A relatively common view concerning the ontology of aesthetic objects is that they are experiential states that take place solely within the minds of individuals. Such a view is implicit when artists reflectively describe the creation of their works as an attempt to get sounds, images, or emotions out of their heads and into the world. The purpose of constructing a physical artifact (e.g. a recording, painting, etc.), it would seem, is purely instrumental. A painter creates images on a canvas solely in the hopes of generating experiences within the minds of others similar to those that were present within her mind during the work’s production. One advocate of such a perspective was R.G. Collingwood, who argued that:
…the value of any given work of art to a person properly qualified to appreciate its value is not the delightfulness of the sensuous elements in which as a work of art it actually consists, but the delightfulness of the imaginative experience which those sensuous elements awake in him. Works of art are only means to an end; the end is this total imaginative experience which they enable us to enjoy.
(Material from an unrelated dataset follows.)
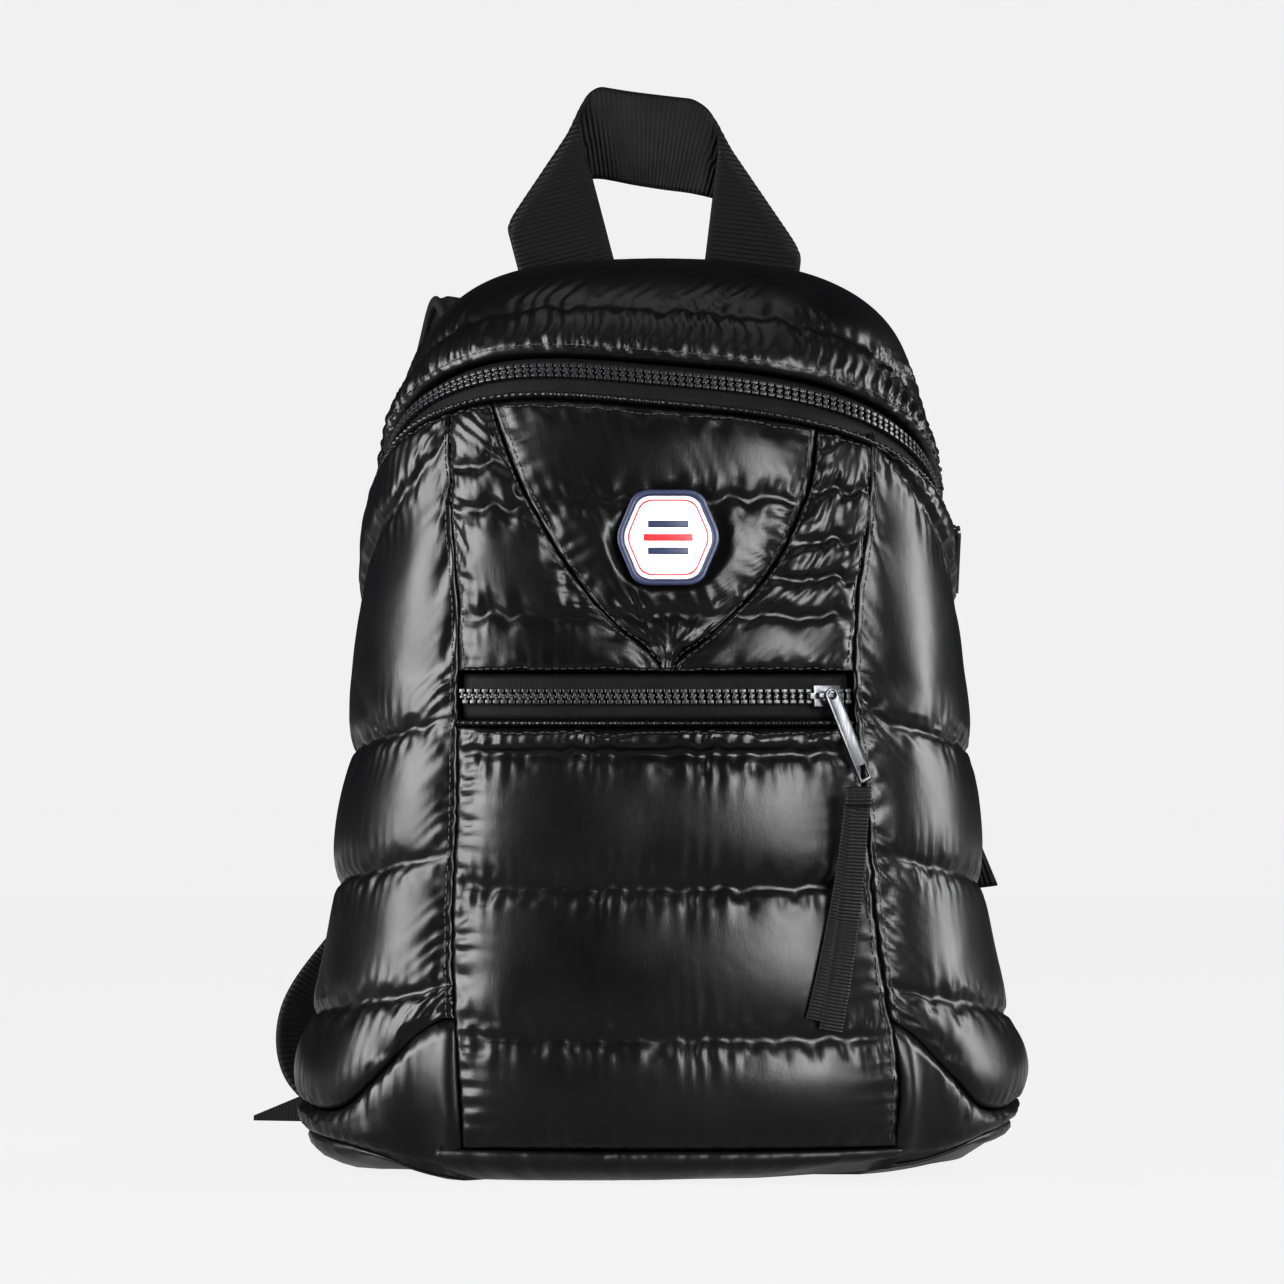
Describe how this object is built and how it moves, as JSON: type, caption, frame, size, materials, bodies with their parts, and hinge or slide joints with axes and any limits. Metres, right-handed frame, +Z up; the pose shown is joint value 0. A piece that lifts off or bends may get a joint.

It is a mistake, Collingwood believes, to focus too intently on the physical artifacts produced by artists. For Collingwood, canvases, recordings, and performances only have aesthetic value insofar as they are capable of eliciting the “total imaginative experience” which is the proper object of aesthetic reflection and appreciation. Works of are seen as contingently related to the aesthetic object, which is seen as identical to the artist’s and perceiving subject’s “imaginative experiences.”
In strong contrast to Collingwood’s perspective, Man Ray advocated an approach to understanding artistic creation and appreciation focused on works of art. Ray believed that the aesthetic object is not the imaginative experience elicited by an encounter with a particular work of art, but rather the work of art itself. He writes:
…the expressiveness of painting reside materially in the color and texture of pigment, in the possibilities of form invention and organization, and in the flat plane on which these elements are brought to play. The artist is concerned solely with linking these absolute qualities directly to his wit, imagination and experience, without the go-betweens of a ‘subject.’ Working on a single plane as the instantaneous visualizing factor, he realizes his mind motives and physical sensations in a permanent and universal language of color, texture, and form organization.
Unlike Collingwood, Ray believed that the connection between a work of art and the aesthetic object is far from contingent. Rather he believed that there is a necessary connection between the two (namely, the identity relation). The aesthetic qualities of a piece are seen as identical to the artifact’s visual and spatial properties, and hence any perceptual or relational properties among the work of art and the perceiver, while perhaps interesting, should not be seen as genuinely aesthetic in character.
It seems to me that both of these approaches are mistaken. Firstly, both appear to downplay, or even ignore, certain crucial aesthetic factors essential for any plausible analysis of the aesthetic. For Collingwood, except insofar as they impact the “total imaginative experience,” the production and particularities of works of art are ignored. While Ray, on the other hand, overemphasizes the significance of the physical artifacts, resulting in him discounting the legitimacy of an analysis which would include reference to aesthetic experience. Secondly, there are empirical reasons for thinking that both perspectives are unable to account for the essentially dynamic relationship between perceptual systems, environmental stimuli, and conscious experience.
In 1985, psychologists Daniel Chambers and Daniel Risenberg conducted an experiment in which they briefly showed experimental subjects a drawing capable of being subjected to a gestalt shift (e.g. the famous duck-rabbit). They then asked the participants to visualize a mental picture the drawing within their mind and report what they saw. Using only the mental image within their mind, the participants were not able to perform the gestalt shift (some reporting that the image was a duck and others reporting it was a rabbit). However, once they were given paper, and were permitted to draw the image, they were all able to observe their drawings and perform the perceptual shift.
From these experimental results, Andy Clark argues that:
…the subject’s problem-solving capacities are significantly extended by the simple device of externalizing information (drawing the image from memory) and then confronting the external trace using on-line visual perception. This ‘loop into the world’ allows the subject to find new interpretations, an activity that is plausibly central to certain forms of artistic creation.
Put simply, it appears that a complete understanding of the creation and appreciation of aesthetic objects cannot be limited simply to an analysis of the internal physical or mental states of individuals, nor to the physical properties composing a work of art in the world. The construction of a painting is a dynamic interaction between painter and canvas, the production of a song is a dynamic interaction between the musician and their compositions. Similarly, the perception and appreciation of an aesthetic object is a dynamic interaction between one’s perceptual systems, representational capacities, and environmental stimuli. It is only through aesthetic theorizing supplemented by an empirical understanding of the interdependent relationships between self and world that the nature of artistic expression, artistic experience, and art itself can properly be understood.